Menurut Ray di periode kepemimpinan Presiden Joko Widodo yang kedua ini, posisi Presiden dikooptasi oleh kepentingan partai koalisi yang secara mayoritas menguasai parlemen. Dalam kerangka sistem presidensial, hal ini tidak lazim terjadi. Ray menilai seharusnya kebijakan Presiden lah yang bisa diamankan oleh partai koalisi pendukung Presiden, bukan sebaliknya. Situasi ini menurut Ray setidaknya terkonfirmasi melalui beberapa sikap Presiden terkait pengesahan sejumlah UU, terutama UU KPK.

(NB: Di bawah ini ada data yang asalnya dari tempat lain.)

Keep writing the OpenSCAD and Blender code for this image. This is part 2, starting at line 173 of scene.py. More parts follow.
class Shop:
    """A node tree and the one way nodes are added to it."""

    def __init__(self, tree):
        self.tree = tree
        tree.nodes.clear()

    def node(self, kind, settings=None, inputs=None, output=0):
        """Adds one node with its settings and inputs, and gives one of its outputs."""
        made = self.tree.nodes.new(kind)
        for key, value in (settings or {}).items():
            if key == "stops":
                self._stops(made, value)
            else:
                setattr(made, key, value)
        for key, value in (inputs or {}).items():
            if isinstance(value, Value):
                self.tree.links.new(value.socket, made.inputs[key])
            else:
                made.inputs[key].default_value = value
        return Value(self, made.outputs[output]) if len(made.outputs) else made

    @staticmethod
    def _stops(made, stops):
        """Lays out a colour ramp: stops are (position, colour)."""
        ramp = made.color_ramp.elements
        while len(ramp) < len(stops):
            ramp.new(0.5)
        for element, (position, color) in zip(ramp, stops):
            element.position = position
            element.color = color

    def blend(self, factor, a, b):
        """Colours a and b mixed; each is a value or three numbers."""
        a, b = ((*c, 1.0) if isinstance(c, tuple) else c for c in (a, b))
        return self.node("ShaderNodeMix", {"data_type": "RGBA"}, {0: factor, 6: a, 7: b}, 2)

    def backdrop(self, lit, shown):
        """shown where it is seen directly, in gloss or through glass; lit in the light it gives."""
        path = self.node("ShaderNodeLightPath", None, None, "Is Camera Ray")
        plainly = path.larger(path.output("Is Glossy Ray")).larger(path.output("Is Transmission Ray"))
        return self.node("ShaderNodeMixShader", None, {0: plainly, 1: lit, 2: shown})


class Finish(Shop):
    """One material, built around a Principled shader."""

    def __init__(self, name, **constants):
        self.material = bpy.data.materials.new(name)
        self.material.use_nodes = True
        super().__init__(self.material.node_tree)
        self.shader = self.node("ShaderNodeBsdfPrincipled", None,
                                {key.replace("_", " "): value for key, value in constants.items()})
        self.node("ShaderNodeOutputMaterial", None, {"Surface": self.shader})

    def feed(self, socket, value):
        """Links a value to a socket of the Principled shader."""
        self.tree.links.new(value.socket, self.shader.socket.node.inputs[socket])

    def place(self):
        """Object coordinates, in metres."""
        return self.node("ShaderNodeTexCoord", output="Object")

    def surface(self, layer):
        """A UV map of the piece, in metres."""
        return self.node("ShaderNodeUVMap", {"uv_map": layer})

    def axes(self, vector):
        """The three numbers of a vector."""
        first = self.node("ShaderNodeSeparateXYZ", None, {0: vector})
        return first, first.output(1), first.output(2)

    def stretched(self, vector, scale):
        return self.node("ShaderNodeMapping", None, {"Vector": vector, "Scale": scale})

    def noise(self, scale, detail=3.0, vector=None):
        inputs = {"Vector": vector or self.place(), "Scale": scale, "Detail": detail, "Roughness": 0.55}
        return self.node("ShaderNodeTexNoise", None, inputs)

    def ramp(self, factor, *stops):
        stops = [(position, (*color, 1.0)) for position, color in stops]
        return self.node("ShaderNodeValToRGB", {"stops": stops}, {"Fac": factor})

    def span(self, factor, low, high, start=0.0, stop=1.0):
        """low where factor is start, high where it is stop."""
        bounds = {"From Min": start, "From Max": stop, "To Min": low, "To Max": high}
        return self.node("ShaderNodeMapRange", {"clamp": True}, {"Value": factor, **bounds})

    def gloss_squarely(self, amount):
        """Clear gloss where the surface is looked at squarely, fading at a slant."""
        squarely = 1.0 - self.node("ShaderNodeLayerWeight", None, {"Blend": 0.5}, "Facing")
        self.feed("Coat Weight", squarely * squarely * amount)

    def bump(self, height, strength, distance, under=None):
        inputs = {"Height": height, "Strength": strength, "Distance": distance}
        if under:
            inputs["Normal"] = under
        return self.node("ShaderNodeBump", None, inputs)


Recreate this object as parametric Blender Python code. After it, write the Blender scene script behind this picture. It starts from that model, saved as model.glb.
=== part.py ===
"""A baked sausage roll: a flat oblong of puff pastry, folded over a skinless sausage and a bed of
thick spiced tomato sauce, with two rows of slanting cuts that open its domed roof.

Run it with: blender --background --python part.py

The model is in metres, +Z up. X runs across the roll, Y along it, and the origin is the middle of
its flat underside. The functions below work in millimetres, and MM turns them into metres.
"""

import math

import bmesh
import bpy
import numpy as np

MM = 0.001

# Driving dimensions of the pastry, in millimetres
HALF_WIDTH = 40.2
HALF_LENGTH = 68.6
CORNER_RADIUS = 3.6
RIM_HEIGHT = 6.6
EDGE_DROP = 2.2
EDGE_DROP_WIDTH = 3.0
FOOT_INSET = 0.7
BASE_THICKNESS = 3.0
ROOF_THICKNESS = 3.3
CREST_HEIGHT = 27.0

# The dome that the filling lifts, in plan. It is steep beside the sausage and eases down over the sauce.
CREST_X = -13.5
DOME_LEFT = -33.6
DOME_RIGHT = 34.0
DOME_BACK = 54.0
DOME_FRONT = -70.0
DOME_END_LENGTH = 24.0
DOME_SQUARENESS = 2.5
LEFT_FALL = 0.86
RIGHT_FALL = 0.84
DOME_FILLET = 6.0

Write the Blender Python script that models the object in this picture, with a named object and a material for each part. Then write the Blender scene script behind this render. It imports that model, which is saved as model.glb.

“Ini pemandangan yang kontras dalam sistem pemerintahan presidensial. Ini kesialan kesialan bagi sistem ini. Presiden bahkan mempertaruhkan jabatannya untuk mengawal kepentingan politik partai koalisinya. Ini terlihat dari revisi UU KPK, Presiden tidak berani melawan kepentingan parpol pendukungnya,” ujar Ray.

Dalam kasus UU KPK, Ray menilai sikap presiden dalam mengeluarkan surpres erkait pembahasan UU KPK merupakan salah satu dampak desakan partai politik terhadap Presiden. Kemudian setelah disahkan UU KPK oleh DPR, dorongan sejumlah pihak, termasuk gelombang demonstrasi mahasiswa di Jakarta maupun daerah-daerah hingga kini belum direspon dalam bentuk tindakan oleh Presiden. Publik menginginkan agar Presiden dapat mengeluarkan Perppu.

Namun Ray menyebutkan bahwa niat Presiden untuk mengeluarkan Perppu terhambat kepentingan politik partai politik. Selain sikap partai pengusung Presiden pada Pemilu 2019 yang menginginkan adanya revisi UU KPK, langkah Presiden pun menemukan hambatan lewat narasi impeachment yang akan ditempuh oleh DPR jika saja Presiden sampai mengambil keputusan untuk menerbitkan Perppu. “Itu yang membut Presiden tidak mengeluarkan Perppu,” tegas Ray.